Original headline: China's 'Bigfoot' seen again, agency reports
BEIJING (AP) — China's version of Bigfoot has been spotted again, and this time it may have left a urine sample.
Six people, one a radio reporter, say they saw the "mythical ape-like animal" in central China's Shennongjia Nature Reserve, the official Xinhua News Agency said today. Xinhua referred to it as a "Bigfoot," after the legendary North American ape-man.
More than 100 sightings of the creature have been reported in Shennongjia in the forested mountains of Hubei province about 1,200 kilometres southwest of Beijing.
The latest witnesses were in a Jeep on a mountain road yesterday when they saw the grey creature moving quickly away from the road, Xinhua reported. It said the creature was about 1.65 metres tall and had shoulder-length black hair.
The witnesses found several footprints 30 centimetres long, freshly broken branches and a "three-metre-long patch of foul-smelling urine-like liquid," Xinhua said.
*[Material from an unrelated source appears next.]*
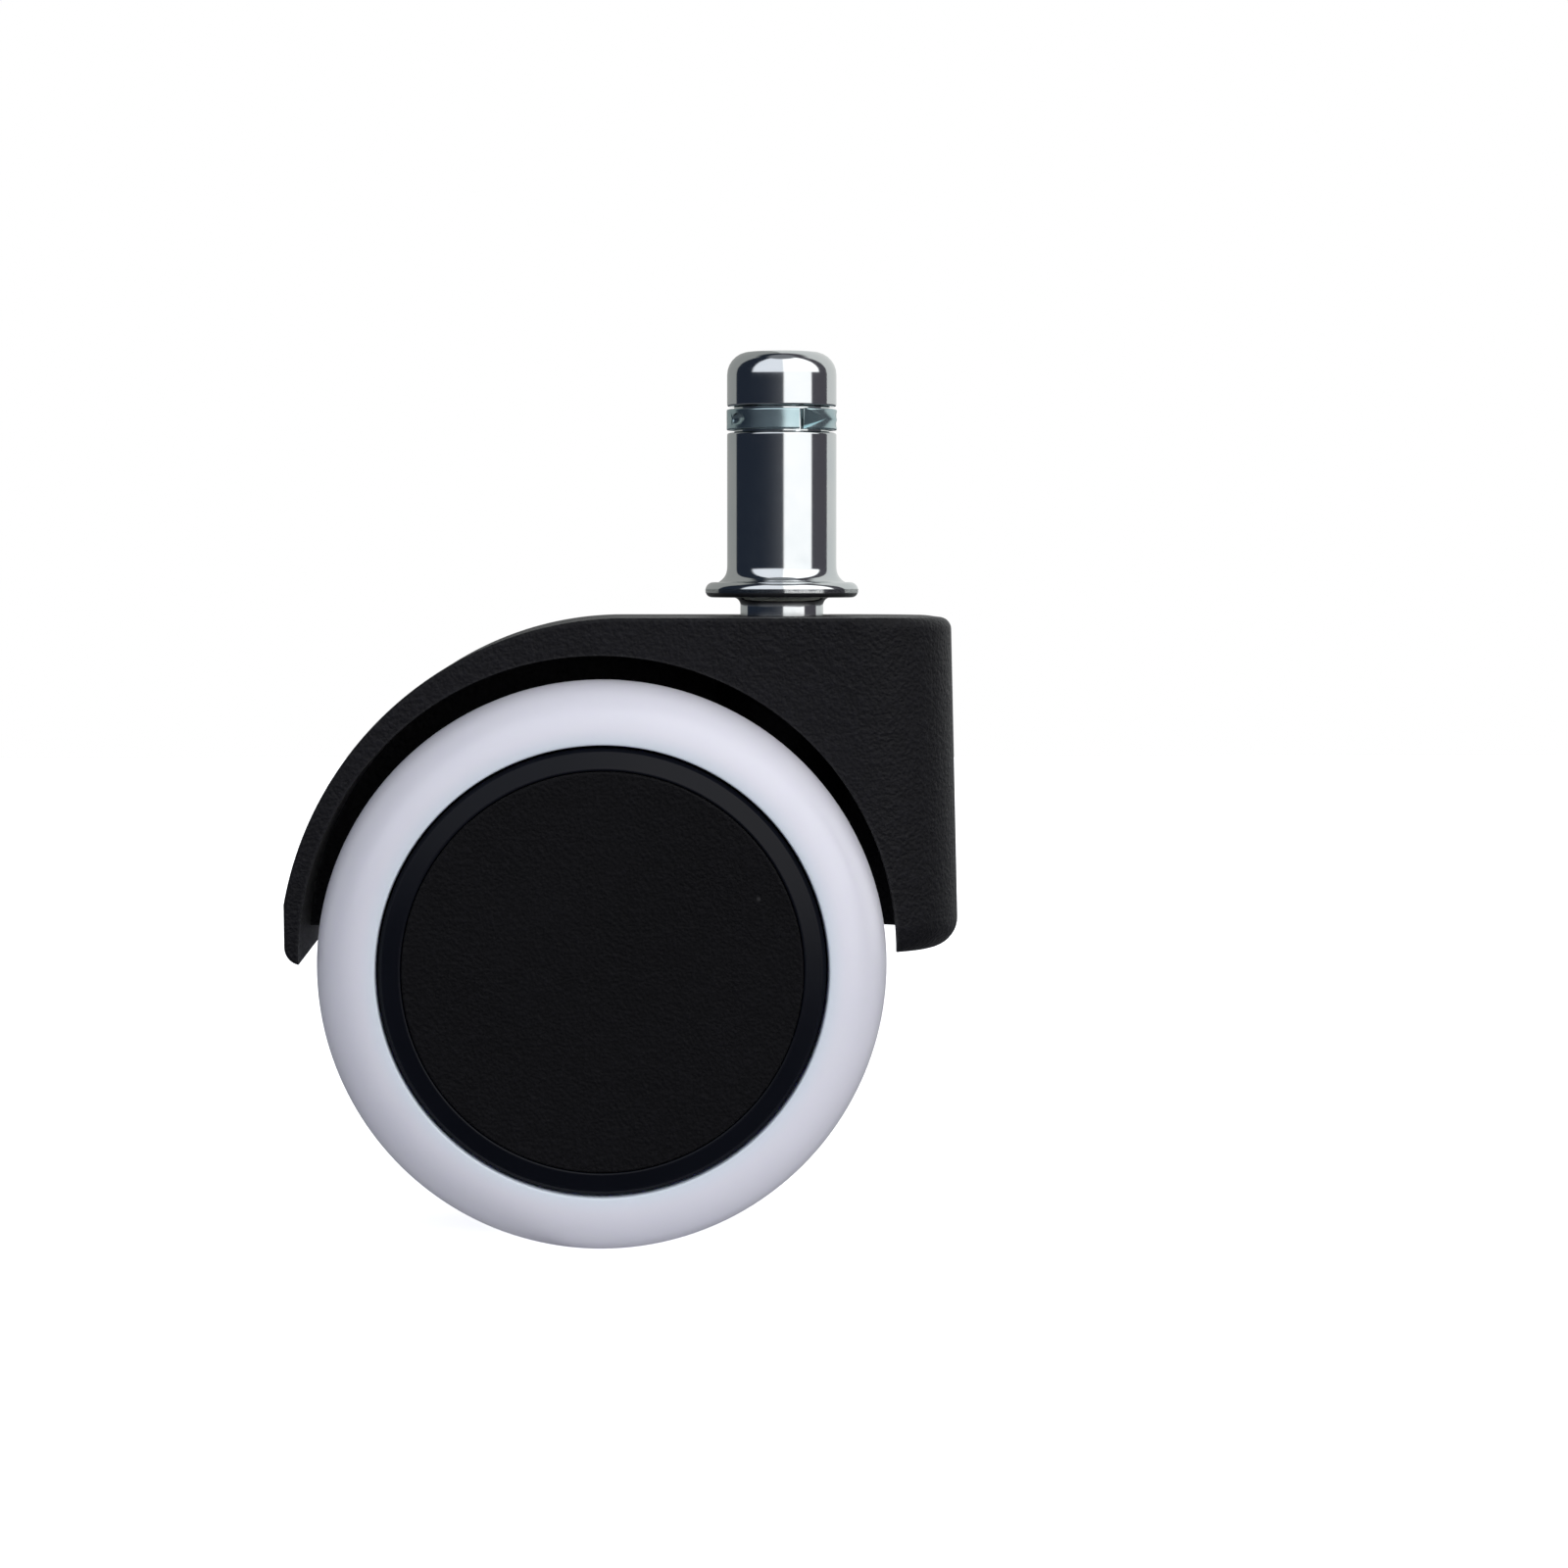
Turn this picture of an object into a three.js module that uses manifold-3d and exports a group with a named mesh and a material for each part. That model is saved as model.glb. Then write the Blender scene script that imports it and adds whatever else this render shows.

The sighting was reported to authorities and "an investigation is in full swing," the report said. It said one of the witnesses was Shang Zhengmin, a reporter for a local radio station. The others were residents.
At least three scientific expeditions in Shennongjia have searched for evidence of the creature's existence. Researchers said they found hair that didn't match either humans or known animals, but no other evidence has been reported.
Sightings of a similar creature have been reported in Tibet, although its existence hasn't been proven either.